You can put a three corned hat on a Princeton theorist of global governance by transnational “governmental networks” but even if you adjust the hat at a suitably jaunty angle for maximum populist effect, the agenda underneath is still neither democratic nor popular.

More on R2P, Second Thoughts by Slaughter? Plus, Drezner on Networks

Friday, September 30th, 2011

R2P is in the news while I slowly and laboriously wind my way through writing the next edition of the R2P is the New COIN series.

LATimes R2P and the Libya mission:When does ‘responsibility to protect’ grant countries the right to intervene?

The Palestinian bid for statehood and traffic congestion weren’t the only things going on in New York last week as the 66th U.N. General Assembly convened. One of the issues privately discussed by foreign ministers at the United Nations was the “responsibility to protect,” or R2P. This concept was central to the U.N. mandate to protect civilians in Libya, which led to NATO‘s aerial involvement there. As the dust settles in Tripoli, it has become necessary to refute a powerful myth that has developed among some pundits and politicians. That myth is that R2P bestows “the right to intervene” in Libya.Even though R2P features in just two paragraphs of the 40-page “outcome document” of the 2005 U.N. World Summit, historian Martin Gilbert has suggested that it constituted “the most significant adjustment to national sovereignty in 360 years.”R2P’s core idea is that all governments have an obligation to protect their citizens from genocide, war crimes, ethnic cleansing and crimes against humanity. It is primarily a preventive doctrine. However, R2P also acknowledges that we live in an imperfect world and if a state is “manifestly failing” to meet its responsibilities, the international community is obligated to act. It is not a right to intervene but a responsibility to protect.

The distinction is not diplomatic artifice. After the 1994 Rwandan genocide and the 1995 massacre in the Bosnian town of Srebrenica, the international community resolved to never again be a passive spectator to mass murder. Still, it would not have been surprising if R2P had quietly expired after 2005. The United Nations, after all, can be a place where “good ideas go to die.” Instead, within the U.N. the debate now is about how R2P should be meaningfully implemented, rather than whether such a responsibility exists….

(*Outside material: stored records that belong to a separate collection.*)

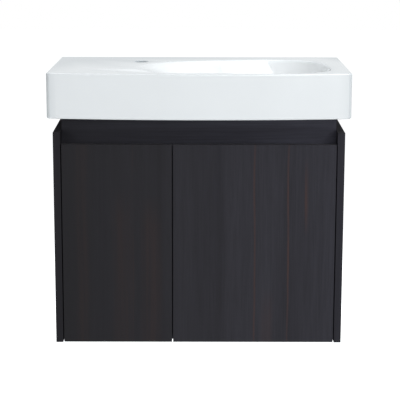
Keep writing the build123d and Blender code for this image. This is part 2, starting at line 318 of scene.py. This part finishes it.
ceramic = ceramic_material()
# Each pair of end factors is painted light, darker at the left and lighter at the right; the front rail's is
# strongest, and the right door is painted lighter than the left
wood_upright = wood_material("dark_wood_upright", "Z", (0.6, 1.6), specular=0, painted_top_light=0.9)
wood_level = wood_material("dark_wood_level", "X", (0.95, 3.0))
wood_rail = wood_material("dark_wood_front_rail", "X", (1.2, 4.8))
wood_deep = wood_material("dark_wood_deep", "Y", (0.8, 1.5))
wood_left_door = wood_material("dark_wood_left_door", "Z", (0.3, 1.35), LEFT_DOOR_STREAKS,
                               specular=DOOR_SPECULAR, painted_top_light=0.7)
wood_right_door = wood_material("dark_wood_right_door", "Z", (0.35, 1.85), RIGHT_DOOR_STREAKS,
                                specular=DOOR_SPECULAR, painted_top_light=0.7)
steel = steel_material("plated_steel", (0.60, 0.60, 0.59), (0.22, 0.36))
pads = soft_material("soft_pads", (0.62, 0.63, 0.63), 0.45)
sealant = soft_material("sealant", (0.68, 0.68, 0.66), 0.35)
shadow = soft_material("bore_shadow", (0.004, 0.004, 0.004), 0.8)

NODE_MATERIALS = {
    "basin": ceramic,
    "basin_seal": sealant,
    "door_bumpers": pads,
    "side_panel_left": wood_upright,
    "side_panel_right": wood_upright,
    "centre_partition": wood_upright,
    "neck_side_left": wood_deep,
    "neck_side_right": wood_deep,
    "neck_front_rail": wood_rail,
    "neck_rear_rail": wood_level,
    "lower_back_rail": wood_level,
    "bottom_panel": wood_level,
    "shelf": wood_level,
    "door_left": wood_left_door,
    "door_right": wood_right_door,
}


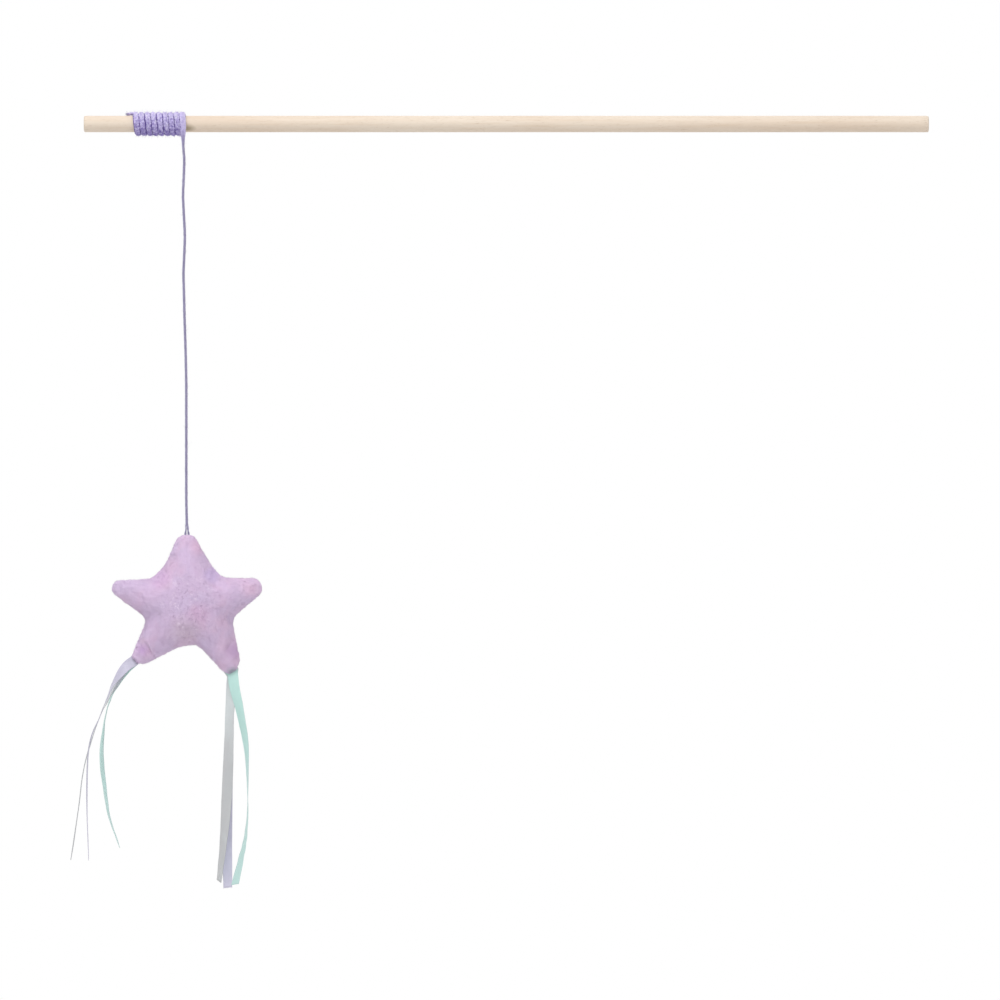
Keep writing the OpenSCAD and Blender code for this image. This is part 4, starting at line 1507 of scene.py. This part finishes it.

If I were the House Chairman of the Foreign Affairs Committee or the Senate Armed Services Committee, I sure would like to know what those foreign ministers and especially our SECSTATE or UN Ambassador were saying about R2P! I might even suggest that,  in televised hearings, that before the US endorse or adhere to any newly fashionable concepts of sovereignty, the elected representatives of the people of the United States should be informed and consulted.

Simon Adams, like most commenters in the R2P debate, is focused on the impact an R2P doctrine as part of international law would have on military intervention, especially the frequency of American military intervention. This is reasonable because, logically, R2P implies much larger burdens and more frequent interventions overseas. But the flip side, if you look at the implication of “new sovereignty” as articulated by Dr. Slaughter, are changes to how we as Americans govern ourselves, transfers of power and authority to unelected officials, private interests and even foreigners, as well as  limitations on democratic consent.

[Limitations on the democratic consent of the unwashed masses seems to be popular lately with the political elite]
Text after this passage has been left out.